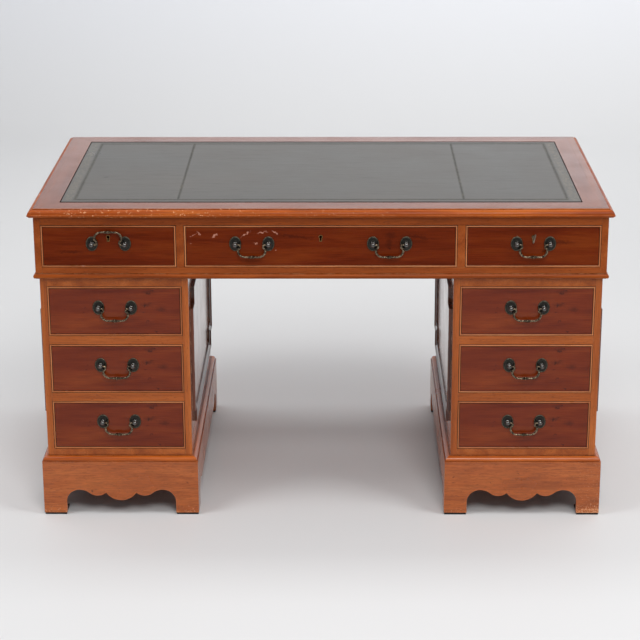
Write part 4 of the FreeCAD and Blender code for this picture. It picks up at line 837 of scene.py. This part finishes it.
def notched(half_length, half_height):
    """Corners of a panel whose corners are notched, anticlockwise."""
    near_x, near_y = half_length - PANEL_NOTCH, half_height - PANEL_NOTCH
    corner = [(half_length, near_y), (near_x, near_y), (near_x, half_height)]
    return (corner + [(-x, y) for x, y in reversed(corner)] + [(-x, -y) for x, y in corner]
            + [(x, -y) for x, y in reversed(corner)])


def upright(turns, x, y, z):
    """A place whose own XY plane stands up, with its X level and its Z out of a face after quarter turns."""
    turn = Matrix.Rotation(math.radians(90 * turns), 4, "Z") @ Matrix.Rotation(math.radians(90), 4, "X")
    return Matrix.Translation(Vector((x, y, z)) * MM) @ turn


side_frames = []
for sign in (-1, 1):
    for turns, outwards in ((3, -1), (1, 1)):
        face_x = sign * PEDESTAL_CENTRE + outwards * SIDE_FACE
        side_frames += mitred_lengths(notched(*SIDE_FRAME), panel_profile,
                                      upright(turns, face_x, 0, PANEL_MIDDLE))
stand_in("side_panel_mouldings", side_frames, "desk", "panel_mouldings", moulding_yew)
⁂
▶ _WHAT IS REQUIRED_: In this exercise, copy only the lines from the opening line of the material through the line where "return Matrix.Translation(Vector((x, y, z))" appears.

▶ _SOLUTION_:
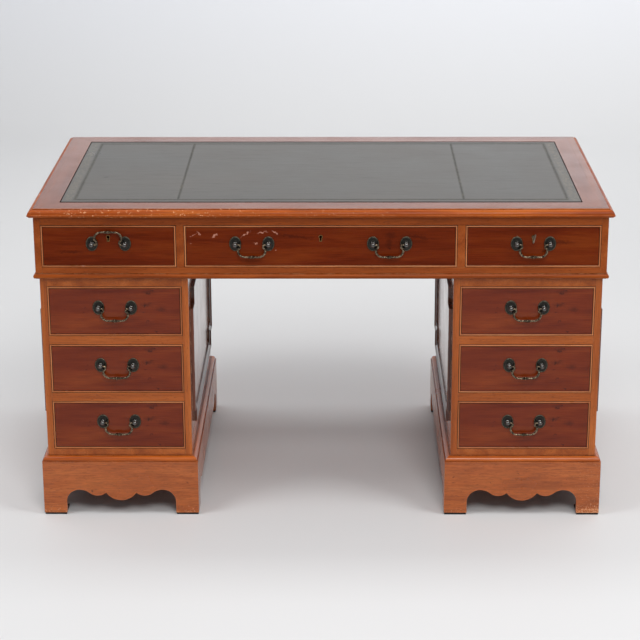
Write part 4 of the FreeCAD and Blender code for this picture. It picks up at line 837 of scene.py. This part finishes it.
def notched(half_length, half_height):
    """Corners of a panel whose corners are notched, anticlockwise."""
    near_x, near_y = half_length - PANEL_NOTCH, half_height - PANEL_NOTCH
    corner = [(half_length, near_y), (near_x, near_y), (near_x, half_height)]
    return (corner + [(-x, y) for x, y in reversed(corner)] + [(-x, -y) for x, y in corner]
            + [(x, -y) for x, y in reversed(corner)])


def upright(turns, x, y, z):
    """A place whose own XY plane stands up, with its X level and its Z out of a face after quarter turns."""
    turn = Matrix.Rotation(math.radians(90 * turns), 4, "Z") @ Matrix.Rotation(math.radians(90), 4, "X")
    return Matrix.Translation(Vector((x, y, z)) * MM) @ turn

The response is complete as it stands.